Why the Comfy Cubs Muslin Burp Cloths, 10-Pack Holds Up
A generous 20x10-inch, six-layer muslin cloth that handles the daily chaos of newborn feeding without asking much in return — solid construction at a price that makes stocking up easy.
When building a newborn feeding kit, burp cloths are the item most parents underestimate — both in quantity and in what separates a good one from a frustrating one. The category seems simple until you're on your fourth outfit change of the morning because a cloth slipped off your shoulder or soaked through in one use.
The case for muslin over terry cloth comes down to two things: breathability and long-term feel. Terry cloth starts soft and tends to stay roughly the same. Muslin starts decent and gets genuinely better with use, which matters when you're washing these things four or five times a week for months on end.

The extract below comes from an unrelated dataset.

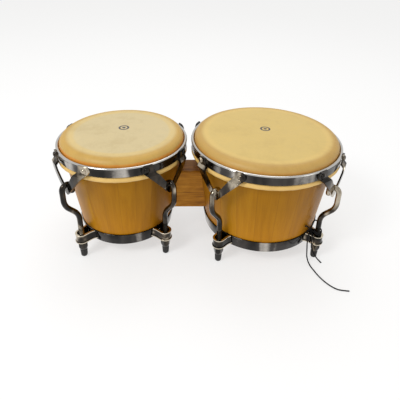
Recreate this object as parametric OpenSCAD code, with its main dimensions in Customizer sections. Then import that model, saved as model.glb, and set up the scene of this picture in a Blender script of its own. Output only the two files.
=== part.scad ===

Six-layer muslin, like what Comfy Cubs uses in their burp cloths, adds meaningful absorbency without creating the stiff, rough texture that can irritate sensitive newborn skin.

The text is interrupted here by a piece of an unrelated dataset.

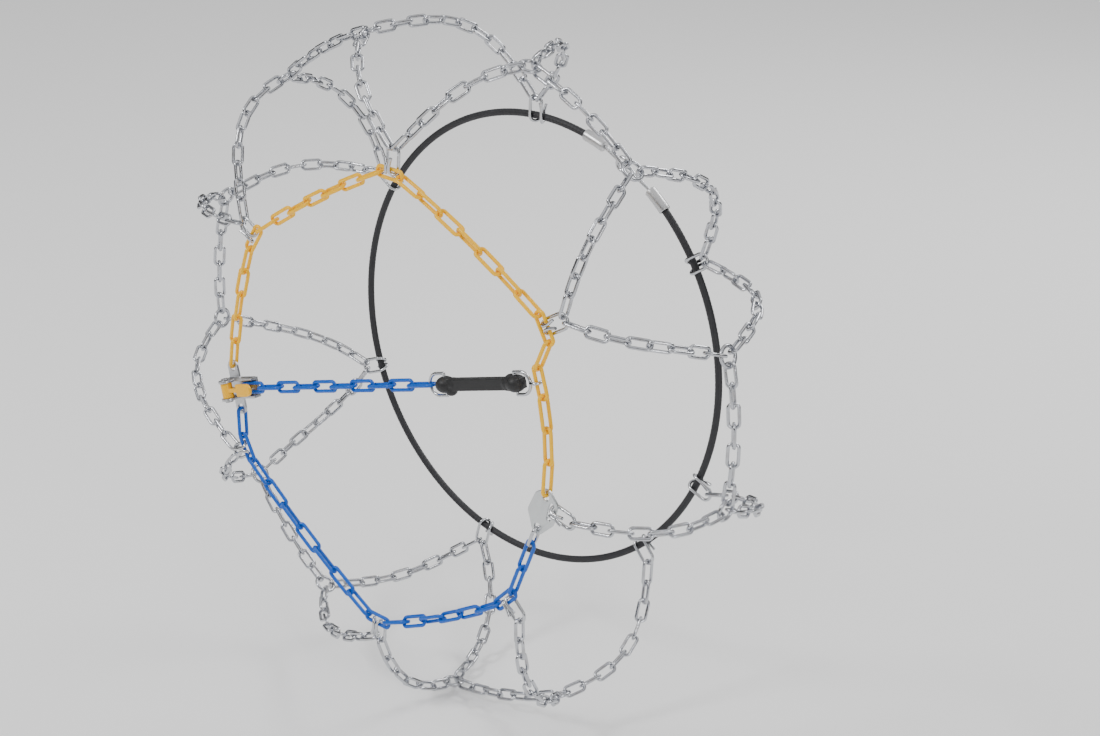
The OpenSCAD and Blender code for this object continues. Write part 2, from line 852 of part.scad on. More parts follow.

Size is the other variable that gets overlooked on registry checklists. A cloth that's too small requires constant repositioning during feeding, which is the last thing anyone needs when managing a fussy infant. The 20x10-inch dimension here is one of the more generous in this price range — wide enough to cover a shoulder, long enough to catch what misses the first time.
From a registry-building standpoint, burp cloths are one of those practical items that often get passed over in favor of more visible gear. The honest advice: add two sets before the baby arrives, and accept that you'll probably want a third. Having cloths in multiple rooms — nursery, living room, diaper bag — is the kind of redundancy that pays off immediately.
The Comfy Cubs set surfaces consistently in organic search results for burp cloths, and the volume of positive reviews suggests it's earned that visibility through performance rather than marketing. At $19.99 for ten, it's a low-stakes purchase with a high-frequency payoff — exactly the kind of thing worth getting right before everything else gets complicated.